### CHALLENGE
Write out the whole of the material exactly.

### DATA SECTION
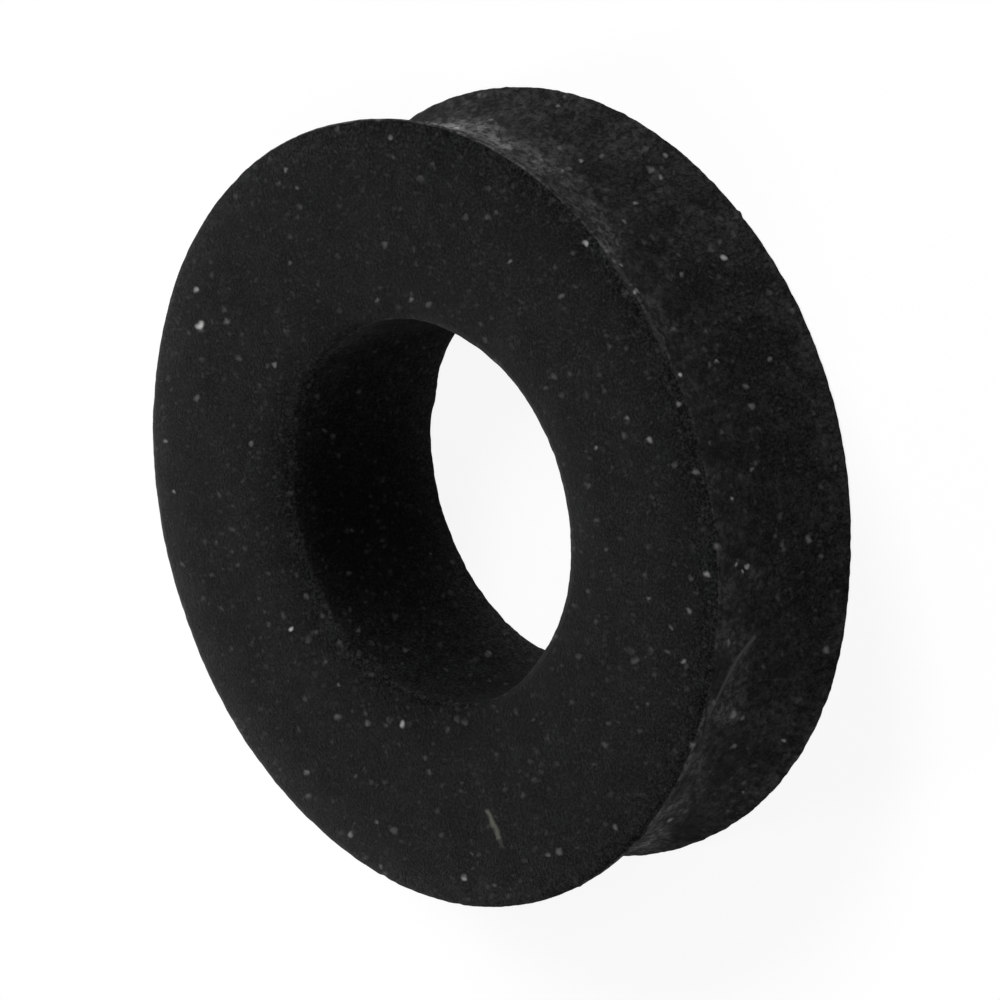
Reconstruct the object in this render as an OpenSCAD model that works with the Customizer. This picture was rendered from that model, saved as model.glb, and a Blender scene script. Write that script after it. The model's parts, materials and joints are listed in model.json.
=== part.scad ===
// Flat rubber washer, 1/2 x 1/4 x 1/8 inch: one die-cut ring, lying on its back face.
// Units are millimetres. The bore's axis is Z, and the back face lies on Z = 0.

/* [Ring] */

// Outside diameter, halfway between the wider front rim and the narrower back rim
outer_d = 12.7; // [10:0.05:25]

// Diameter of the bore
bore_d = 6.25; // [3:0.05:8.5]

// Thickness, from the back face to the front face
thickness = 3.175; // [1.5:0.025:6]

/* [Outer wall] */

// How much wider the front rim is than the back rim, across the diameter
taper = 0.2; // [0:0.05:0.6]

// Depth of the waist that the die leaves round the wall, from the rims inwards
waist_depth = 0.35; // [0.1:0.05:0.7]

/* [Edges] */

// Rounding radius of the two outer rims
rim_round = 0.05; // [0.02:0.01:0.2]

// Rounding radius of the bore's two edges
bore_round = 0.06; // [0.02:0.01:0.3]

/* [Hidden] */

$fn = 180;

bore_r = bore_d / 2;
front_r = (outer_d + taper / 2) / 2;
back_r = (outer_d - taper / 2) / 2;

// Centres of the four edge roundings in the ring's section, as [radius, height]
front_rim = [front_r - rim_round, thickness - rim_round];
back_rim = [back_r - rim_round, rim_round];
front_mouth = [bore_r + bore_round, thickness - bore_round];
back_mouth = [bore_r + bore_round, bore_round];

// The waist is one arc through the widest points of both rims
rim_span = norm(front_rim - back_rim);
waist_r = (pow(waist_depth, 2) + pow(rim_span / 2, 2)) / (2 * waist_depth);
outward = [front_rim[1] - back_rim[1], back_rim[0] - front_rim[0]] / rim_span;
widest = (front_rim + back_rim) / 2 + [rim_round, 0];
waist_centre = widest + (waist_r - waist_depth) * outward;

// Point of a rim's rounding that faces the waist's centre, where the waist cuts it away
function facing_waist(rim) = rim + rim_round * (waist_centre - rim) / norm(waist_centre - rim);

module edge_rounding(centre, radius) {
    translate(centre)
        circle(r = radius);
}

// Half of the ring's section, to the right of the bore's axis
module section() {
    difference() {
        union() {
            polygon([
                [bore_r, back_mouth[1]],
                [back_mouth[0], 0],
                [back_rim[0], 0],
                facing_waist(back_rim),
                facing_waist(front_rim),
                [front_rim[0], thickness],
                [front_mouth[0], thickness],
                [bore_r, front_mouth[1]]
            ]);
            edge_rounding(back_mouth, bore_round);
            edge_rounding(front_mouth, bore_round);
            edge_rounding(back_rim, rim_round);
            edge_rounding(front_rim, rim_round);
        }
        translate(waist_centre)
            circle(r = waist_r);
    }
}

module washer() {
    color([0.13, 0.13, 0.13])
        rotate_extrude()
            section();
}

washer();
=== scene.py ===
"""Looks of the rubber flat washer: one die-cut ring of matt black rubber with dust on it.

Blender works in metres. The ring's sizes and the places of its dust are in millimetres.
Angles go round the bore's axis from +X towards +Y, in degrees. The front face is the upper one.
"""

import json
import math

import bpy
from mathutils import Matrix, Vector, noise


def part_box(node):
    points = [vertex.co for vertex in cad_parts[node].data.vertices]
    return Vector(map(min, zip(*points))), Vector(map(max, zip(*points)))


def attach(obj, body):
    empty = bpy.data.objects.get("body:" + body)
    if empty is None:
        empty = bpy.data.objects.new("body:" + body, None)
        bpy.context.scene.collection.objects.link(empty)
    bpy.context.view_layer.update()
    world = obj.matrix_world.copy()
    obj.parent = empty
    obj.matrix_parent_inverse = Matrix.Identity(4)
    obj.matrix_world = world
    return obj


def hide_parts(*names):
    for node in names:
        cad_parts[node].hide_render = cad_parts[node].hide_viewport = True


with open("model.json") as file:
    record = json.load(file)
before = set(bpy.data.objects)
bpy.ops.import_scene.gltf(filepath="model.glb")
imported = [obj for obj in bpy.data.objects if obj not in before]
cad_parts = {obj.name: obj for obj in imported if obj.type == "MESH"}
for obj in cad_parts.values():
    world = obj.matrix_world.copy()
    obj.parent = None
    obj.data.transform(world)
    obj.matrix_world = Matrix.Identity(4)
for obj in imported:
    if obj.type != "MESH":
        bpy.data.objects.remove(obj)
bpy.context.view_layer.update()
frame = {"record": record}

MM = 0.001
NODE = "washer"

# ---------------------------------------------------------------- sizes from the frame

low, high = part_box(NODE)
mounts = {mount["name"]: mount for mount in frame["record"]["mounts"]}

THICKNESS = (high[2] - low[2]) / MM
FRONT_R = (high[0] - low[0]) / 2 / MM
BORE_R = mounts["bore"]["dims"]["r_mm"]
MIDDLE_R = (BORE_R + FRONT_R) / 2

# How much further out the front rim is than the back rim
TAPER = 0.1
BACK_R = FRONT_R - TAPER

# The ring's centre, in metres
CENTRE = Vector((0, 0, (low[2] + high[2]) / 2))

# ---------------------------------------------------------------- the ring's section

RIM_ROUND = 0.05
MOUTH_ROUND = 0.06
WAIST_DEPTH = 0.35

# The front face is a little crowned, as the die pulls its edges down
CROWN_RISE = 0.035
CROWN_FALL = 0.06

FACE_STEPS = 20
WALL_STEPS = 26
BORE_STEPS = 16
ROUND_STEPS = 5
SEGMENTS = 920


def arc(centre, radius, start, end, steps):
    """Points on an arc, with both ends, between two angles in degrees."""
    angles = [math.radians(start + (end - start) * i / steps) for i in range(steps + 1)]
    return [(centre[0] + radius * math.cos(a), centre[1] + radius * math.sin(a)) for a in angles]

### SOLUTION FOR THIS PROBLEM
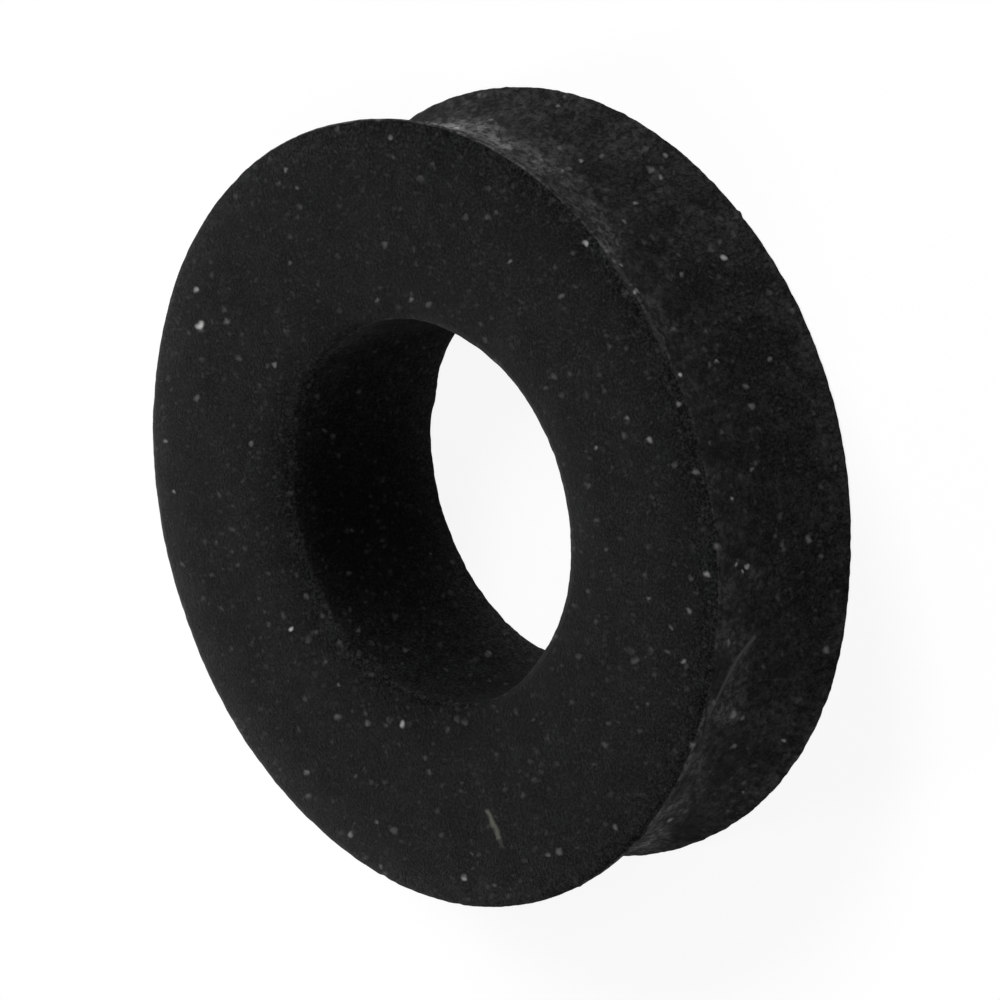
Reconstruct the object in this render as an OpenSCAD model that works with the Customizer. This picture was rendered from that model, saved as model.glb, and a Blender scene script. Write that script after it. The model's parts, materials and joints are listed in model.json.
=== part.scad ===
// Flat rubber washer, 1/2 x 1/4 x 1/8 inch: one die-cut ring, lying on its back face.
// Units are millimetres. The bore's axis is Z, and the back face lies on Z = 0.

/* [Ring] */

// Outside diameter, halfway between the wider front rim and the narrower back rim
outer_d = 12.7; // [10:0.05:25]

// Diameter of the bore
bore_d = 6.25; // [3:0.05:8.5]

// Thickness, from the back face to the front face
thickness = 3.175; // [1.5:0.025:6]

/* [Outer wall] */

// How much wider the front rim is than the back rim, across the diameter
taper = 0.2; // [0:0.05:0.6]

// Depth of the waist that the die leaves round the wall, from the rims inwards
waist_depth = 0.35; // [0.1:0.05:0.7]

/* [Edges] */

// Rounding radius of the two outer rims
rim_round = 0.05; // [0.02:0.01:0.2]

// Rounding radius of the bore's two edges
bore_round = 0.06; // [0.02:0.01:0.3]

/* [Hidden] */

$fn = 180;

bore_r = bore_d / 2;
front_r = (outer_d + taper / 2) / 2;
back_r = (outer_d - taper / 2) / 2;

// Centres of the four edge roundings in the ring's section, as [radius, height]
front_rim = [front_r - rim_round, thickness - rim_round];
back_rim = [back_r - rim_round, rim_round];
front_mouth = [bore_r + bore_round, thickness - bore_round];
back_mouth = [bore_r + bore_round, bore_round];

// The waist is one arc through the widest points of both rims
rim_span = norm(front_rim - back_rim);
waist_r = (pow(waist_depth, 2) + pow(rim_span / 2, 2)) / (2 * waist_depth);
outward = [front_rim[1] - back_rim[1], back_rim[0] - front_rim[0]] / rim_span;
widest = (front_rim + back_rim) / 2 + [rim_round, 0];
waist_centre = widest + (waist_r - waist_depth) * outward;

// Point of a rim's rounding that faces the waist's centre, where the waist cuts it away
function facing_waist(rim) = rim + rim_round * (waist_centre - rim) / norm(waist_centre - rim);

module edge_rounding(centre, radius) {
    translate(centre)
        circle(r = radius);
}

// Half of the ring's section, to the right of the bore's axis
module section() {
    difference() {
        union() {
            polygon([
                [bore_r, back_mouth[1]],
                [back_mouth[0], 0],
                [back_rim[0], 0],
                facing_waist(back_rim),
                facing_waist(front_rim),
                [front_rim[0], thickness],
                [front_mouth[0], thickness],
                [bore_r, front_mouth[1]]
            ]);
            edge_rounding(back_mouth, bore_round);
            edge_rounding(front_mouth, bore_round);
            edge_rounding(back_rim, rim_round);
            edge_rounding(front_rim, rim_round);
        }
        translate(waist_centre)
            circle(r = waist_r);
    }
}

module washer() {
    color([0.13, 0.13, 0.13])
        rotate_extrude()
            section();
}

washer();
=== scene.py ===
"""Looks of the rubber flat washer: one die-cut ring of matt black rubber with dust on it.

Blender works in metres. The ring's sizes and the places of its dust are in millimetres.
Angles go round the bore's axis from +X towards +Y, in degrees. The front face is the upper one.
"""

import json
import math

import bpy
from mathutils import Matrix, Vector, noise


def part_box(node):
    points = [vertex.co for vertex in cad_parts[node].data.vertices]
    return Vector(map(min, zip(*points))), Vector(map(max, zip(*points)))


def attach(obj, body):
    empty = bpy.data.objects.get("body:" + body)
    if empty is None:
        empty = bpy.data.objects.new("body:" + body, None)
        bpy.context.scene.collection.objects.link(empty)
    bpy.context.view_layer.update()
    world = obj.matrix_world.copy()
    obj.parent = empty
    obj.matrix_parent_inverse = Matrix.Identity(4)
    obj.matrix_world = world
    return obj


def hide_parts(*names):
    for node in names:
        cad_parts[node].hide_render = cad_parts[node].hide_viewport = True


with open("model.json") as file:
    record = json.load(file)
before = set(bpy.data.objects)
bpy.ops.import_scene.gltf(filepath="model.glb")
imported = [obj for obj in bpy.data.objects if obj not in before]
cad_parts = {obj.name: obj for obj in imported if obj.type == "MESH"}
for obj in cad_parts.values():
    world = obj.matrix_world.copy()
    obj.parent = None
    obj.data.transform(world)
    obj.matrix_world = Matrix.Identity(4)
for obj in imported:
    if obj.type != "MESH":
        bpy.data.objects.remove(obj)
bpy.context.view_layer.update()
frame = {"record": record}

MM = 0.001
NODE = "washer"

# ---------------------------------------------------------------- sizes from the frame

low, high = part_box(NODE)
mounts = {mount["name"]: mount for mount in frame["record"]["mounts"]}

THICKNESS = (high[2] - low[2]) / MM
FRONT_R = (high[0] - low[0]) / 2 / MM
BORE_R = mounts["bore"]["dims"]["r_mm"]
MIDDLE_R = (BORE_R + FRONT_R) / 2

# How much further out the front rim is than the back rim
TAPER = 0.1
BACK_R = FRONT_R - TAPER

# The ring's centre, in metres
CENTRE = Vector((0, 0, (low[2] + high[2]) / 2))

# ---------------------------------------------------------------- the ring's section

RIM_ROUND = 0.05
MOUTH_ROUND = 0.06
WAIST_DEPTH = 0.35

# The front face is a little crowned, as the die pulls its edges down
CROWN_RISE = 0.035
CROWN_FALL = 0.06

FACE_STEPS = 20
WALL_STEPS = 26
BORE_STEPS = 16
ROUND_STEPS = 5
SEGMENTS = 920


def arc(centre, radius, start, end, steps):
    """Points on an arc, with both ends, between two angles in degrees."""
    angles = [math.radians(start + (end - start) * i / steps) for i in range(steps + 1)]
    return [(centre[0] + radius * math.cos(a), centre[1] + radius * math.sin(a)) for a in angles]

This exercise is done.